Written task |
Track down each line that has the word "this" and copy it.

Dataset content |
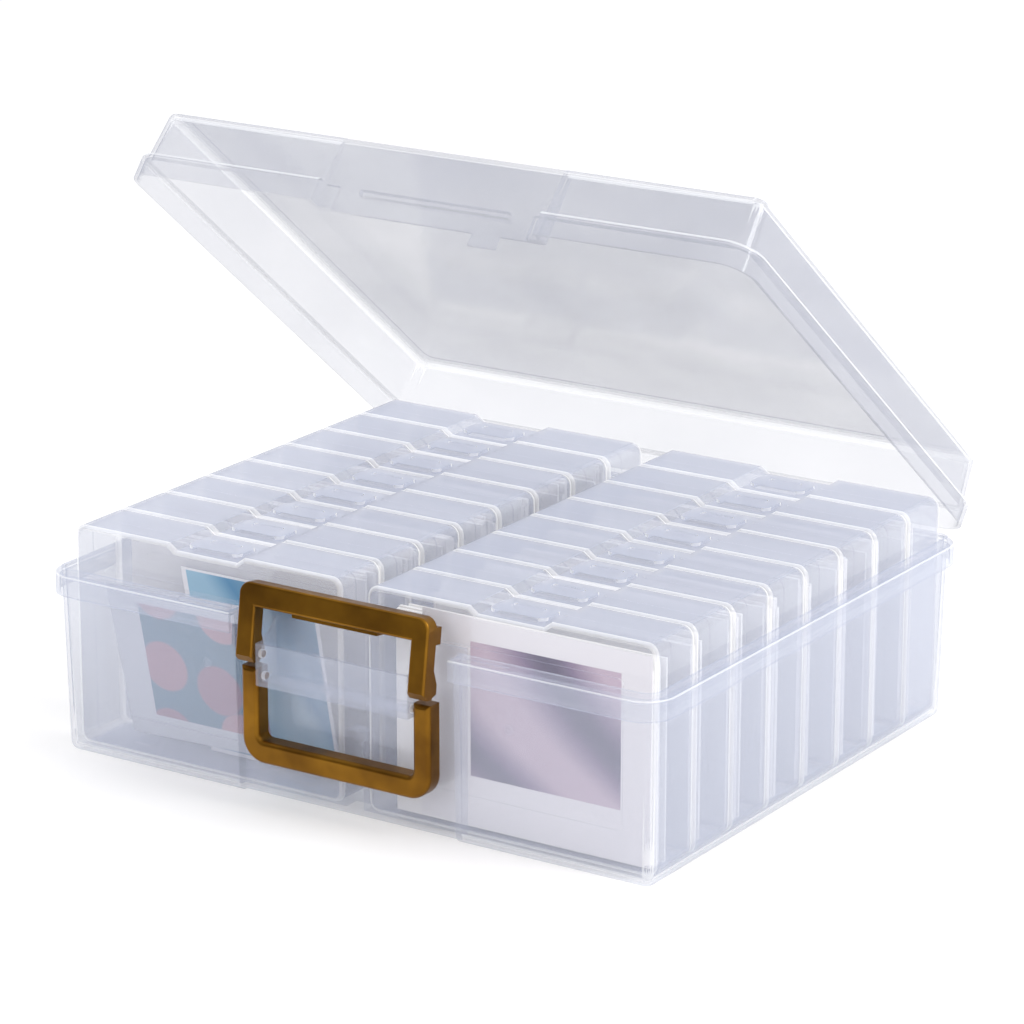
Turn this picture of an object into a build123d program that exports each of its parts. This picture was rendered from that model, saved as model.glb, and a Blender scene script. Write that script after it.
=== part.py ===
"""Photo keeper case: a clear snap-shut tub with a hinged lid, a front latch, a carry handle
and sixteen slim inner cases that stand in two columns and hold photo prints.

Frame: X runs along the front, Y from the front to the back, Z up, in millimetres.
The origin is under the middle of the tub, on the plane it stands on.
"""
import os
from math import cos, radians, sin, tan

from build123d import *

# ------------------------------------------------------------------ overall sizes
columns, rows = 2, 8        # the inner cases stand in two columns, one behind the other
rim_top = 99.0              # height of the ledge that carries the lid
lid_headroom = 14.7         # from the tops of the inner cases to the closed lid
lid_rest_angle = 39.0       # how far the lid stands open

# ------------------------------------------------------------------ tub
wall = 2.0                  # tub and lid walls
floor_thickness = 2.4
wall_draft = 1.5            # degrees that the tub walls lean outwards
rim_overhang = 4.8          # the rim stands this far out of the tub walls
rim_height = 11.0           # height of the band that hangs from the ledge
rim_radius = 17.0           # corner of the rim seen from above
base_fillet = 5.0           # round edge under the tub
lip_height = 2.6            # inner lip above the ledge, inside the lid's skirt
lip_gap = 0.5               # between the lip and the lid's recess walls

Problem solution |
Turn this picture of an object into a build123d program that exports each of its parts. This picture was rendered from that model, saved as model.glb, and a Blender scene script. Write that script after it.
rim_overhang = 4.8          # the rim stands this far out of the tub walls